Sinopec is 55% government-owned, which gives it some flexibility in waiting out tough economic conditions on the level of the first half of 2012. Zacks Investment Research says that flexibility might come in handy in the second half of 2012 -- but only in one segment.

“We are maintaining our long-term Neutral recommendation on the company,” says Zacks, in a recent research note. “Sinopec Shanghai is poised to benefit from the country’s continuous demand growth and its strategic positioning in a fast-growing economy. We also like Sinopec Shanghai’s unique vertically-integrated business model, whereby the company can use its intermediate petrochemicals in manufacturing downstream products.”

“However, a downstream-centric assets portfolio and government caps on refined product prices remain concerns. In particular, the bearish refining margin outlook has become a major liability, in our view.”

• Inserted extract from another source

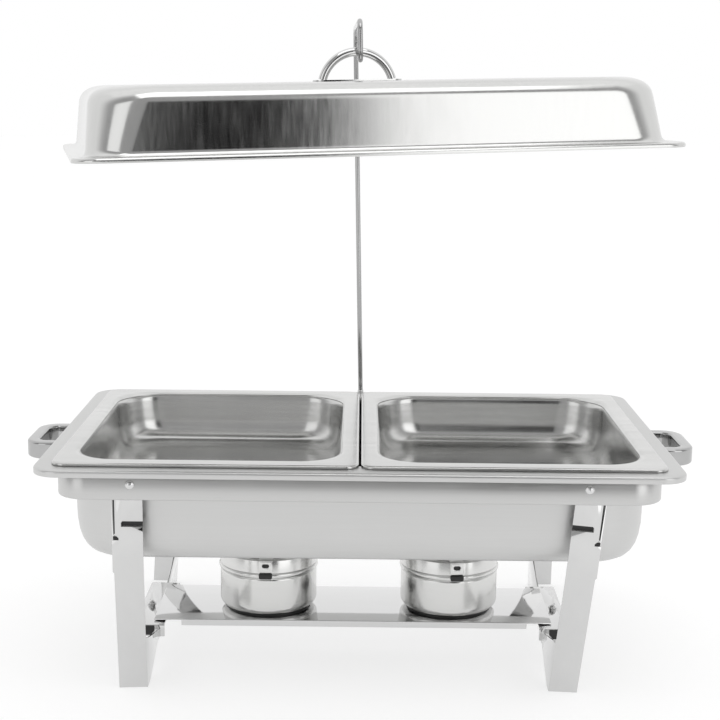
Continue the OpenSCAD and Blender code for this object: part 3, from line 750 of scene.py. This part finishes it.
def makeFloor(look):
    mesh = bpy.data.meshes.new("paleFloor")
    r = look["floorHalf"]
    mesh.from_pydata([(-r, -r, 0), (r, -r, 0), (r, r, 0), (-r, r, 0)], [], [(0, 1, 2, 3)])
    mat, tree, shader = nodeTree("paleFloor")
    tone = look["floorTone"]
    shader.inputs["Base Color"].default_value = (tone, tone, tone, 1)
    shader.inputs["Roughness"].default_value = look["floorRough"]
    shader.inputs["Specular IOR Level"].default_value = 0.0
    shader.inputs["Emission Color"].default_value = (1, 1, 1, 1)
    shader.inputs["Emission Strength"].default_value = look["floorGlow"]
    mesh.materials.append(mat)
    obj = bpy.data.objects.new("paleFloor", mesh)
    scene.collection.objects.link(obj)


def makeWorld(look):
    # white behind the object, dimmer on the side the light comes from
    world = bpy.data.worlds.new("studio")
    scene.world = world
    world.use_nodes = True
    tree = world.node_tree
    coords = tree.nodes.new("ShaderNodeTexCoord")
    parts = tree.nodes.new("ShaderNodeSeparateXYZ")
    level = tree.nodes.new("ShaderNodeMapRange")
    level.interpolation_type = "SMOOTHSTEP"
    level.inputs["From Min"].default_value = look["dimTo"]
    level.inputs["From Max"].default_value = look["fullFrom"]
    level.inputs["To Min"].default_value = look["room"]
    level.inputs["To Max"].default_value = look["behind"]
    tree.links.new(coords.outputs["Generated"], parts.inputs[0])
    tree.links.new(parts.outputs["Y"], level.inputs["Value"])
    tree.links.new(level.outputs["Result"], tree.nodes["Background"].inputs["Strength"])
    tree.nodes["Background"].inputs["Color"].default_value = (1, 1, 1, 1)


# upright cards in front of the object: left, right, bottom, top, distance, brightness
cards = {
    "flagRight": (0.26, 0.90, 0.1, 1.55, -2.2, 0.0),
    "softRight": (0.98, 3.2, -0.2, 2.4, -2.25, 1.6),
    "softLeft": (-3.2, -1.0, 0.0, 2.4, -2.25, 1.2),
}
ceiling = {"half": 1.7, "front": -0.2, "back": 1.6, "height": 2.5, "strength": 1.1}
lamp = {"place": (0.2, -0.7, 2.4), "aim": (0, 0, 0.2), "size": (1.6, 1.2), "power": 9}


def ceilingCorners(s):
    half, z = s["half"], s["height"]
    return [(-half, s["front"], z), (half, s["front"], z), (half, s["back"], z), (-half, s["back"], z)]


makeFloor(stage)
makeWorld(stage)
for cardName, (x0, x1, z0, z1, y, strength) in cards.items():
    card(cardName, [(x0, y, z0), (x1, y, z0), (x1, y, z1), (x0, y, z1)], strength)
card("softAbove", ceilingCorners(ceiling), ceiling["strength"])
areaLamp("keyAbove", lamp)
print("stage made")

Major business media outlets (including Reuters, Forbes, and the Financial Times) are buzzing about a potential Sinopec buyout of Chesapeake Energy’s financial assets. Chesapeake has long been rumored to be looking for a buyer, with $11.5 billion of Chesapeake assets on the block. It’s no secret among energy traders that the natural gas company needs to raise cash to fund its operations, and the sooner the better.

As Sinopec imports about 75% of its crude oil, and is widely known as a downstream specialist, and traders know that the company is actively looking for an overseas energy producer to link arms with. Chesapeake, it would seem, fits that bill.

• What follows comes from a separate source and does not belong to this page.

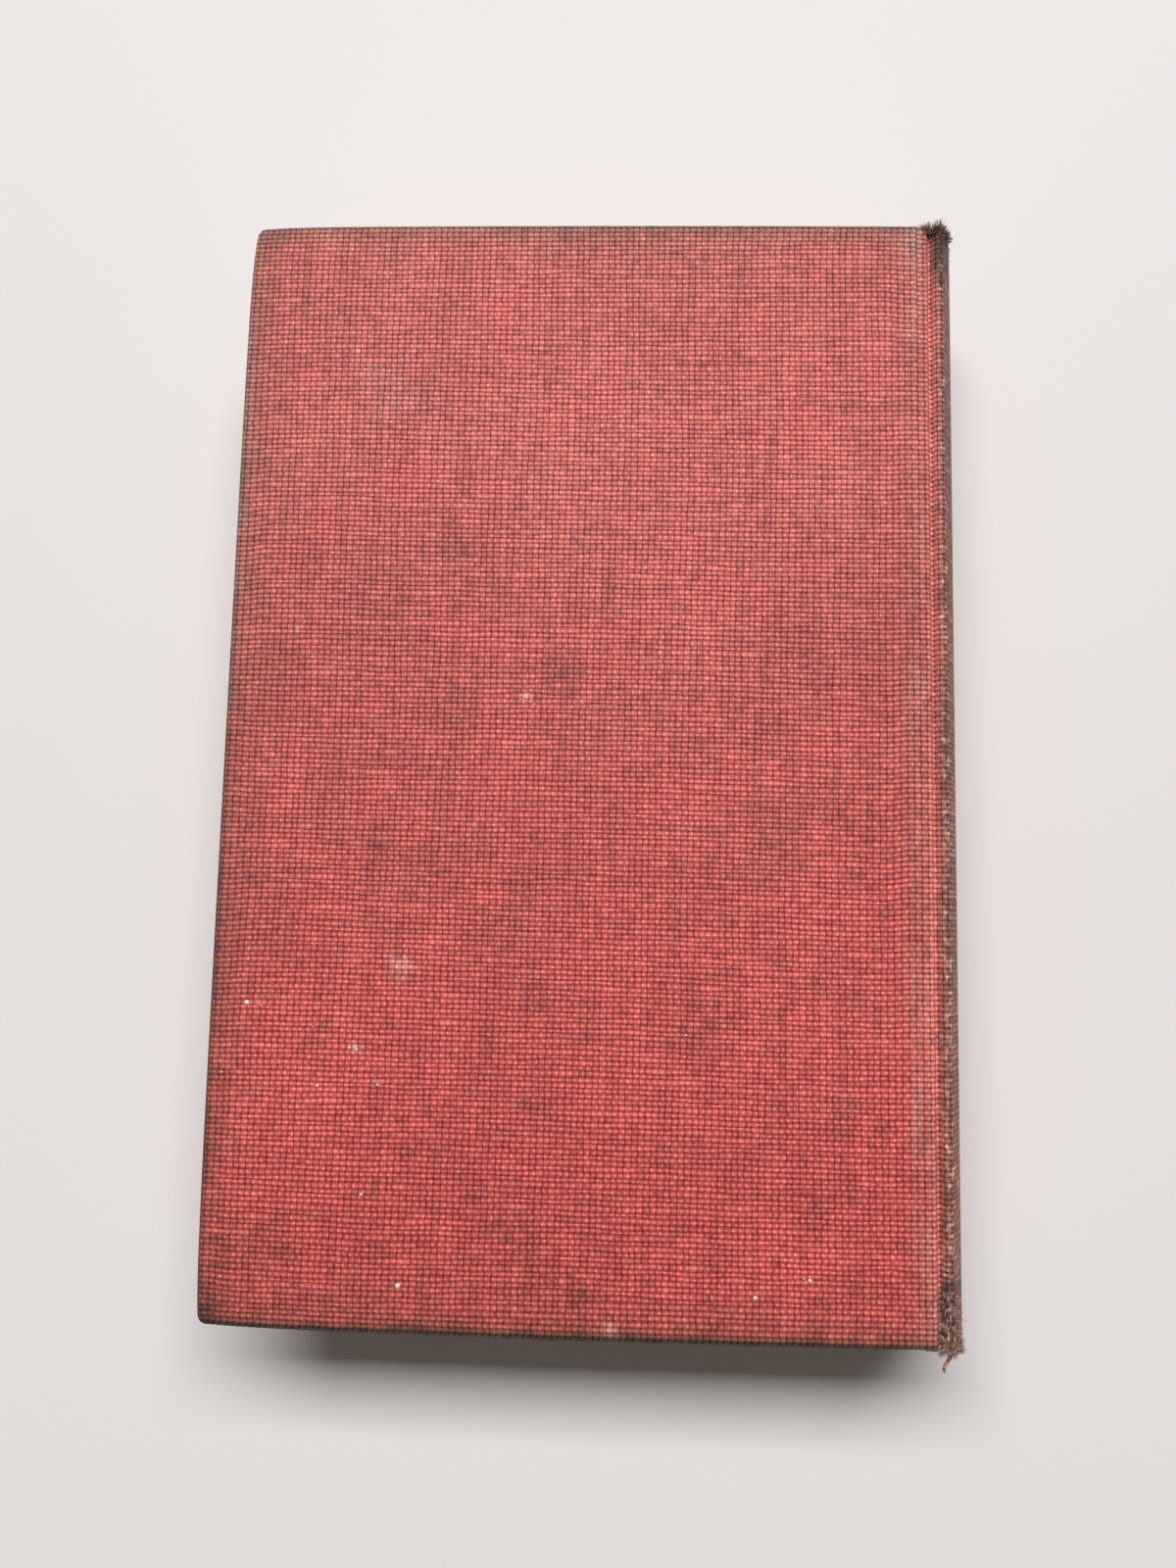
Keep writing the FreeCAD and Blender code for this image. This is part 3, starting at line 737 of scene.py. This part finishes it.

Meanwhile, as Sinopec takes a long-term view, so do some analysts in their outlook for the global petrochemical market.

U.K.-based Visiongain, in its recently released Petrochemicals Market 2012-2022 report, says that the global petrochemicals market is primed for growth, despite a wretched first half of 2012. Taking the Sinopec angle one step further, Visiongain says Asia will be the epicenter for an industry that should hit $609.3 billion in assets in 2012, “as companies and organizations across the world continue to exploit the potential of the burgeoning Asian markets.”

That said, the Visiongain report says that short-term growth may be weak, with the longer gains recorded after 2015, thanks to a lousy global economy.

“The global petrochemicals market has shown sluggish growth in recent times and this has been due to poor demand and poor global economic conditions,” says Visiongain.

“The petrochemicals market is a market that is highly dependent on the macroeconomic conditions and, due to the prevailing, economic conditions, the European petrochemicals markets have performed particularly poorly.”

That seems to aptly sum up the current state of affairs in the global petrochemical market, for producers and refiners alike. But growth is coming, albeit as impatient investors see that growth coming at a glacial pace.

That’s why, for now, so many analysts, traders, and money managers see petrochemicals as a decent long-term pay, but not a barnburner in 2012.